Friday, July 25

France will recognise Palestine as a state, President Emmanuel Macron has said.

Macron said in a post on X on Thursday that he will formalise the decision at the United Nations General Assembly in September.

“The urgent thing today is that the war in Gaza stops and the civilian population is saved,” he wrote.

“In keeping with its historic commitment to a just and lasting peace in the Middle East, I have decided that France will recognise the State of Palestine,” Macron wrote.

“I will solemnly announce this at the United Nations General Assembly in September this year,” he added.

The move makes France the largest and arguably most influential country in Europe to move to recognise a Palestinian state, after European Union members Norway, Ireland and Spain indicated they would also begin the same process.

At least 142 countries out of the 193 members of the UN currently recognise or plan to recognise a Palestinian state, but several powerful Western countries have refused to do so. They include the United States, the United Kingdom and Germany.

The announcement comes as European anger over Israel’s war on Gaza, in which Israel has killed 59,587 Palestinians and imposed severe restrictions on aid deliveries that have led to a hunger crisis, has grown.

Earlier this week, France joined the United Kingdom, Australia, Canada and 21 other allies of Israel in condemning restrictions on aid shipments into Gaza, as well as the killings of hundreds of Palestinians trying to reach food.

The joint statement, the most significant yet from Western countries, said the war “must end now”.

Macron had previously indicated his “determination to recognise the state of Palestine” and France’s foreign minister is set to co-host a conference at the UN next week on a two-state solution to the decades-long conflict.

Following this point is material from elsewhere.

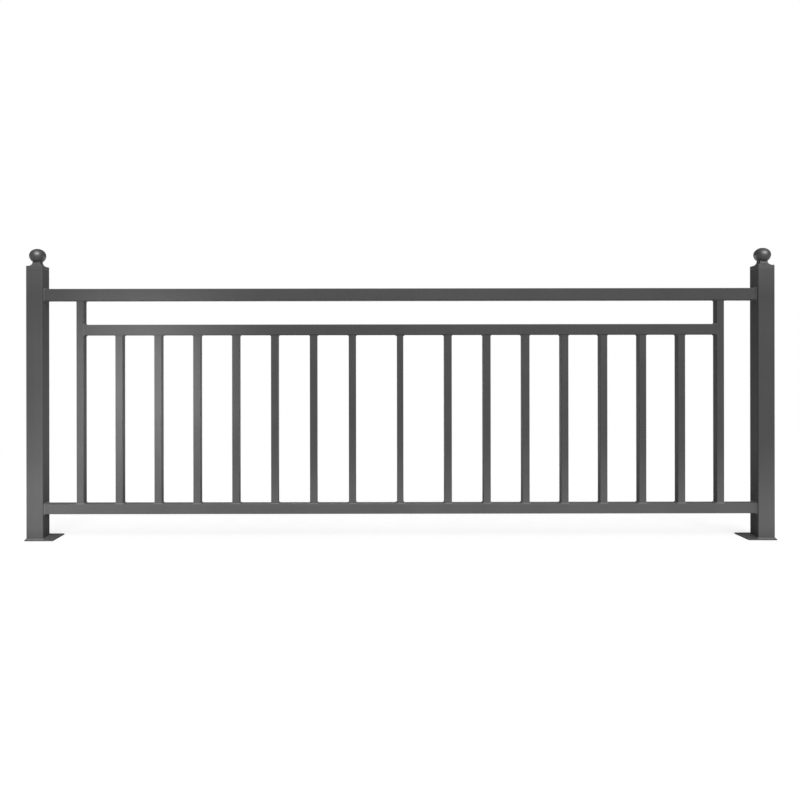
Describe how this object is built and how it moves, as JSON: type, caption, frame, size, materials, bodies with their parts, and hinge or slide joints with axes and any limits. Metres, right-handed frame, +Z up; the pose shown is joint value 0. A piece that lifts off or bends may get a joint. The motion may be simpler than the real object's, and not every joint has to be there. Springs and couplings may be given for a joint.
{
  "type": "road median guardrail bay",
  "caption": "Dark grey steel railing bay with ball-capped square posts on base plates, long level rails and upright square bars.",
  "frame": {"origin": "underside of the left base plate, on the axis of the left post", "axes": "+X along the bay to the right post, +Y to the back, +Z up"},
  "size_m": [2.67, 0.108, 1.041],
  "materials": {
    "powder_coated_steel": "satin charcoal powder coat"
  },
  "bodies": {
    "root": {"left_post": "powder_coated_steel", "right_post": "powder_coated_steel", "left_base_plate": "powder_coated_steel", "right_base_plate": "powder_coated_steel", "left_post_cap": "powder_coated_steel", "right_post_cap": "powder_coated_steel", "left_ball_finial": "powder_coated_steel", "right_ball_finial": "powder_coated_steel", "top_rail": "powder_coated_steel", "second_rail": "powder_coated_steel", "bottom_rail": "powder_coated_steel", "left_stile": "powder_coated_steel", "right_stile": "powder_coated_steel", "baluster_01": "powder_coated_steel", "baluster_02": "powder_coated_steel", "baluster_03": "powder_coated_steel", "baluster_04": "powder_coated_steel", "baluster_05": "powder_coated_steel", "baluster_06": "powder_coated_steel", "baluster_07": "powder_coated_steel", "baluster_08": "powder_coated_steel", "baluster_09": "powder_coated_steel", "baluster_10": "powder_coated_steel", "baluster_11": "powder_coated_steel", "baluster_12": "powder_coated_steel", "baluster_13": "powder_coated_steel", "baluster_14": "powder_coated_steel", "baluster_15": "powder_coated_steel"}
  },
  "joints": []
}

The UK government has also said that Prime Minister Keir Starmer intends to coordinate with allies France and Germany in an urgent phone call regarding the situation in the Gaza Strip on Friday.

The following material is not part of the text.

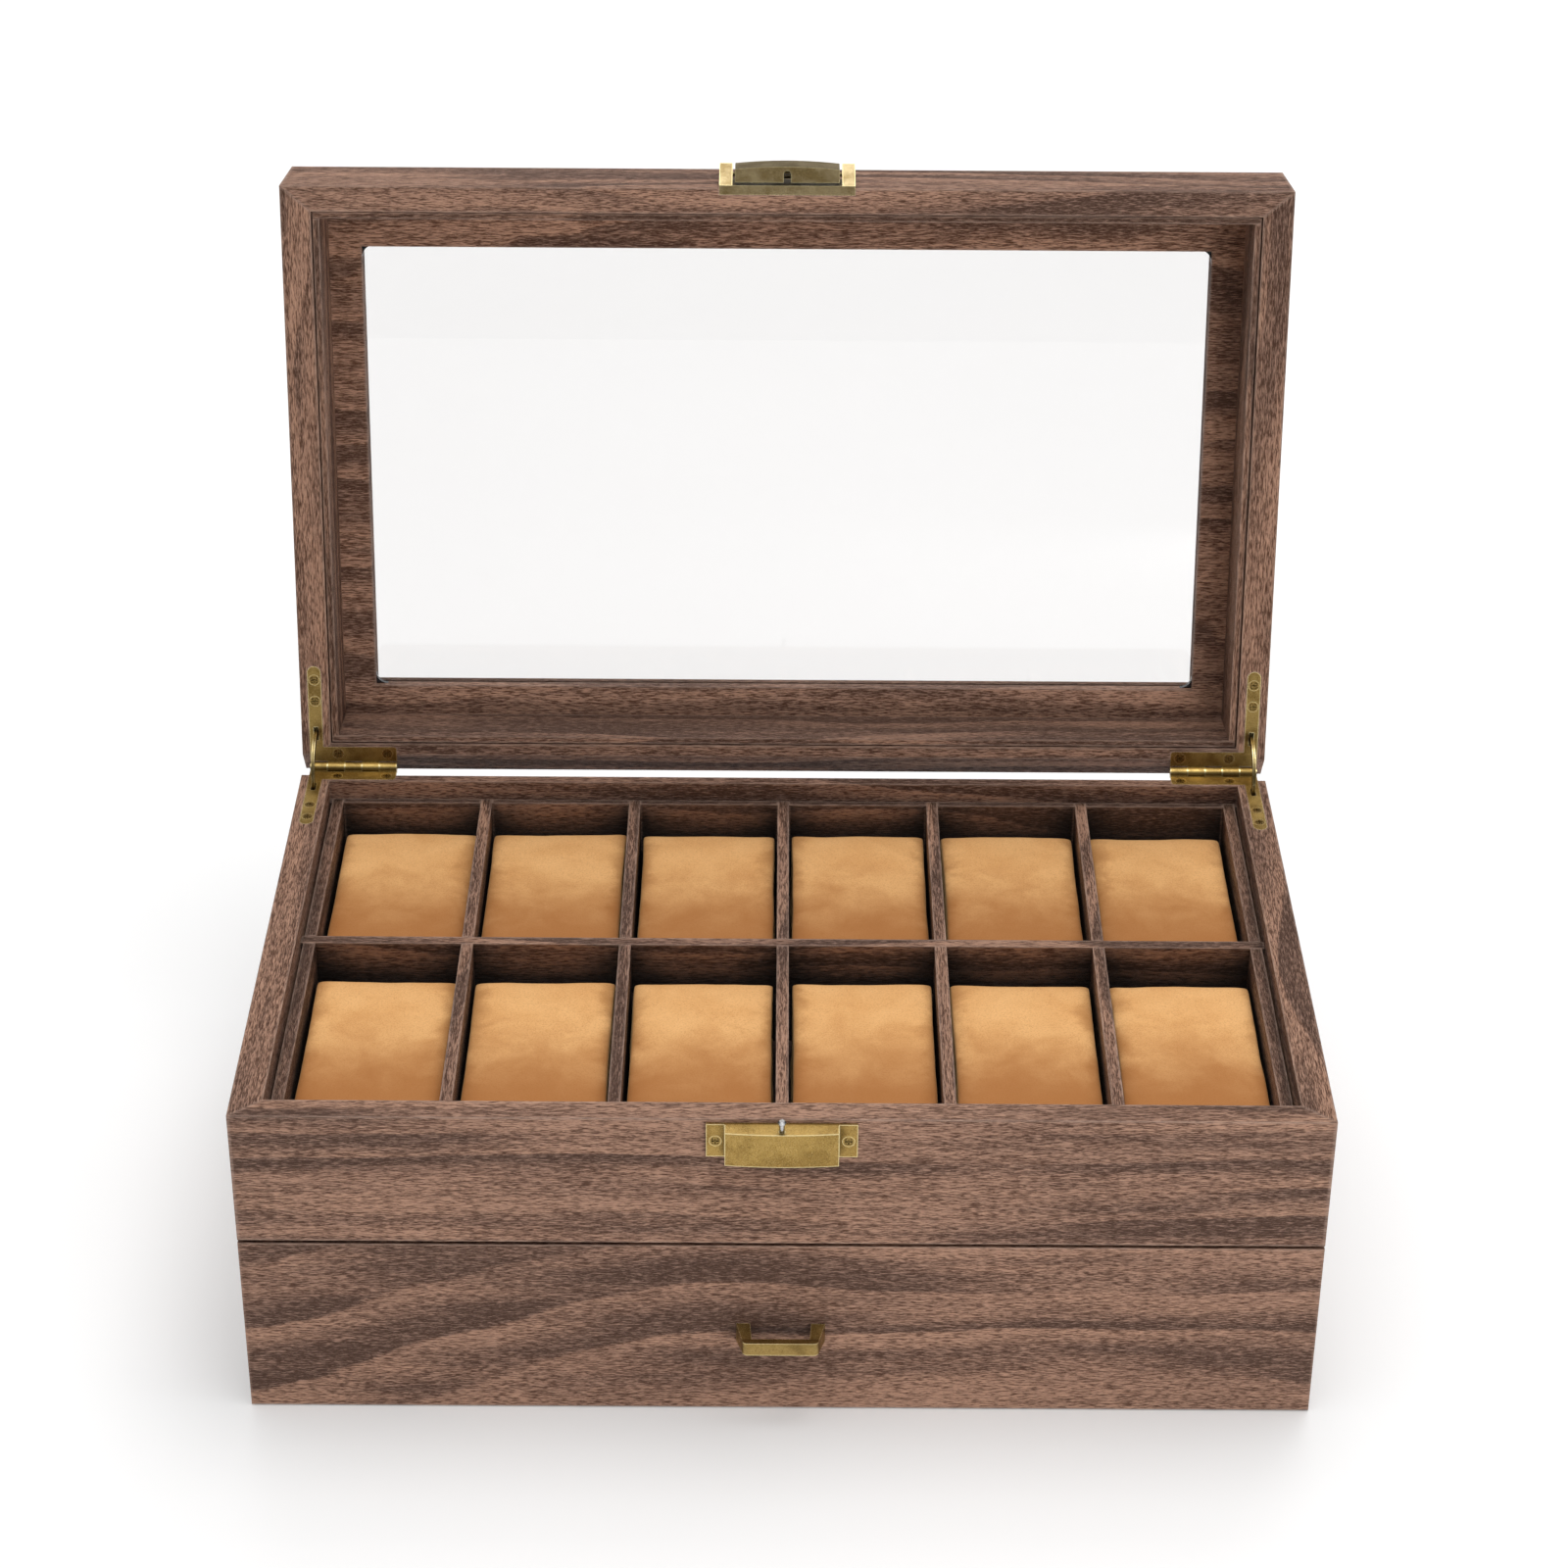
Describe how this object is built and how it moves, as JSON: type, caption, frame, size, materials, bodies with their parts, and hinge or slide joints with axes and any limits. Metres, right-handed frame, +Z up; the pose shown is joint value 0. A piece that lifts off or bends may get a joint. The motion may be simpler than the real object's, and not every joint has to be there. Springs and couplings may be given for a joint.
{
  "type": "watch box",
  "caption": "Two-tier watch box with a glazed hinged lid, a divided tray of lift-out cushions, a sprung front latch and a drawer with a bridge handle.",
  "frame": {"origin": "centre of the case's base face, on the surface that the box stands on", "axes": "+X to the right along the front, +Y from the front to the back, +Z up; the lid is open at rest"},
  "size_m": [0.334, 0.2838, 0.3195],
  "materials": {
    "woodgrain": "matt embossed wood-grain covering",
    "tray_woodgrain": "matt embossed wood-grain covering",
    "plain_board": "unfinished board",
    "glass": "clear polished",
    "black_pad": "glossy black",
    "antique_brass": "antiqued, bright on worn edges",
    "dark_brass": "antiqued, dark in the recesses",
    "steel": "polished",
    "suede": "short-nap suede"
  },
  "bodies": {
    "case": {"side_wall_left": "woodgrain", "side_wall_right": "woodgrain", "back_wall": "woodgrain", "upper_front_wall": "woodgrain", "base_panel": "plain_board", "deck_panel": "tray_woodgrain", "long_strip_back": "tray_woodgrain", "long_strip_centre": "tray_woodgrain", "long_strip_front": "tray_woodgrain", "end_strips": "tray_woodgrain", "cross_dividers": "tray_woodgrain", "case_leaf_left": "antique_brass", "case_leaf_right": "antique_brass", "hinge_pins": "dark_brass", "case_hinge_screws": "dark_brass", "catch_plate": "antique_brass", "catch_pin": "steel", "catch_screws": "dark_brass"},
    "lid": {"lid_front_rail": "woodgrain", "lid_back_rail": "woodgrain", "lid_stile_left": "woodgrain", "lid_stile_right": "woodgrain", "lid_top_panel": "woodgrain", "lid_inner_frame": "woodgrain", "lid_glass": "glass", "glass_corner_pads": "black_pad", "lid_liner_long": "woodgrain", "lid_liner_short": "woodgrain", "lid_leaf_left": "antique_brass", "lid_leaf_right": "antique_brass", "lid_hinge_screws": "dark_brass", "latch_housing": "antique_brass", "latch_screws": "dark_brass", "flap_pivot_pin": "dark_brass", "flap_spring": "steel"},
    "flap": {"latch_flap": "antique_brass"},
    "stay_arm_left": {"stay_left": "antique_brass"},
    "stay_arm_right": {"stay_right": "antique_brass"},
    "drawer": {"drawer_front": "woodgrain", "drawer_side_left": "tray_woodgrain", "drawer_side_right": "tray_woodgrain", "drawer_back": "tray_woodgrain", "drawer_bottom": "plain_board", "drawer_lining": "suede", "drawer_dividers": "suede", "drawer_handle": "antique_brass", "handle_screws": "dark_brass"},
    "cushion_1": {"cushion_1": "suede"},
    "cushion_2": {"cushion_2": "suede"},
    "cushion_3": {"cushion_3": "suede"},
    "cushion_4": {"cushion_4": "suede"},
    "cushion_5": {"cushion_5": "suede"},
    "cushion_6": {"cushion_6": "suede"},
    "cushion_7": {"cushion_7": "suede"},
    "cushion_8": {"cushion_8": "suede"},
    "cushion_9": {"cushion_9": "suede"},
    "cushion_10": {"cushion_10": "suede"},
    "cushion_11": {"cushion_11": "suede"},
    "cushion_12": {"cushion_12": "suede"}
  },
  "joints": [
    {"name": "lid_hinge", "type": "hinge", "parent": "case", "child": "lid", "pos_m": [0, 0.10005, 0.11315], "axis": [-1, 0, 0], "range_deg": [-101, 0]},
    {"name": "stay_left_turn", "type": "hinge", "parent": "case", "child": "stay_arm_left", "pos_m": [0, 0.10005, 0.11315], "axis": [-1, 0, 0], "range_deg": [-50.5, 0]},
    {"name": "stay_right_turn", "type": "hinge", "parent": "case", "child": "stay_arm_right", "pos_m": [0, 0.10005, 0.11315], "axis": [-1, 0, 0], "range_deg": [-50.5, 0]},
    {"name": "flap_pivot", "type": "hinge", "parent": "lid", "child": "flap", "pos_m": [0, 0.14869, 0.31386], "axis": [-1, 0, 0], "range_deg": [0, 34], "stiffness_Nm_per_rad": 0.03, "springref_deg": -11.46},
    {"name": "drawer_slide", "type": "slide", "parent": "case", "child": "drawer", "axis": [0, -1, 0], "range_m": [0, 0.15]},
    {"name": "cushion_1_lift", "type": "slide", "parent": "case", "child": "cushion_1", "axis": [0, 0, 1], "range_m": [0, 0.05]},
    {"name": "cushion_2_lift", "type": "slide", "parent": "case", "child": "cushion_2", "axis": [0, 0, 1], "range_m": [0, 0.05]},
    {"name": "cushion_3_lift", "type": "slide", "parent": "case", "child": "cushion_3", "axis": [0, 0, 1], "range_m": [0, 0.05]},
    {"name": "cushion_4_lift", "type": "slide", "parent": "case", "child": "cushion_4", "axis": [0, 0, 1], "range_m": [0, 0.05]},
    {"name": "cushion_5_lift", "type": "slide", "parent": "case", "child": "cushion_5", "axis": [0, 0, 1], "range_m": [0, 0.05]},
    {"name": "cushion_6_lift", "type": "slide", "parent": "case", "child": "cushion_6", "axis": [0, 0, 1], "range_m": [0, 0.05]},
    {"name": "cushion_7_lift", "type": "slide", "parent": "case", "child": "cushion_7", "axis": [0, 0, 1], "range_m": [0, 0.05]},
    {"name": "cushion_8_lift", "type": "slide", "parent": "case", "child": "cushion_8", "axis": [0, 0, 1], "range_m": [0, 0.05]},
    {"name": "cushion_9_lift", "type": "slide", "parent": "case", "child": "cushion_9", "axis": [0, 0, 1], "range_m": [0, 0.05]},
    {"name": "cushion_10_lift", "type": "slide", "parent": "case", "child": "cushion_10", "axis": [0, 0, 1], "range_m": [0, 0.05]},
    {"name": "cushion_11_lift", "type": "slide", "parent": "case", "child": "cushion_11", "axis": [0, 0, 1], "range_m": [0, 0.05]},
    {"name": "cushion_12_lift", "type": "slide", "parent": "case", "child": "cushion_12", "axis": [0, 0, 1], "range_m": [0, 0.05]}
  ],
  "couplings": [
    {"joint": "stay_left_turn", "follows": "lid_hinge", "ratio": 0.5},
    {"joint": "stay_right_turn", "follows": "lid_hinge", "ratio": 0.5}
  ]
}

Starmer said that a ceasefire in Gaza will “put us on a path to the recognition of a Palestinian state and a two-state solution, which guarantees peace and security for Palestinians and Israelis”.

‘Commitment to international law’

In his post on Thursday, Macron shared a letter to Palestinian Authority (PA) President Mahmoud Abbas in which he outlined his intent.

In response, Abbas’s deputy, Hussein al-Sheikh, praised the French leader.

“This position reflects France’s commitment to international law and its support for the Palestinian people’s rights to self-determination and the establishment of our independent state,” Sheikh said.

Late Palestinian leader Yasser Arafat unilaterally declared an independent Palestinian state during the First Intifada in 1988, with Algeria swiftly becoming the first country to officially recognise the state.

Dozens of countries, predominantly in the Middle East and Africa, followed within a week, in a list that has grown steadily since Israel launched its war in Gaza following Hamas’s attack on southern Israel on October 7, 2023.

But major barriers remain to the creation of a future Palestinian state.

Israel currently occupies the Palestinian territory, including East Jerusalem, long considered the capital of the future Palestinian state.

The Israeli government has overseen a major expansion of Israeli settlements, illegal under international law, across the occupied West Bank, in what rights observers have described as effective annexation.

Earlier this week, Israel’s parliament approved a symbolic measure explicitly calling for the annexation of the territory, which it initially seized in the 1967 war against Egypt, Jordan and Syria.

Responding to Macron’s announcement on Thursday, Israeli Foreign Minister Israel Katz called the move “a disgrace and a surrender to terrorism”.

“We will not allow the establishment of a Palestinian entity that would harm our security, endanger our existence, and undermine our historical right to the Land of Israel,” he said.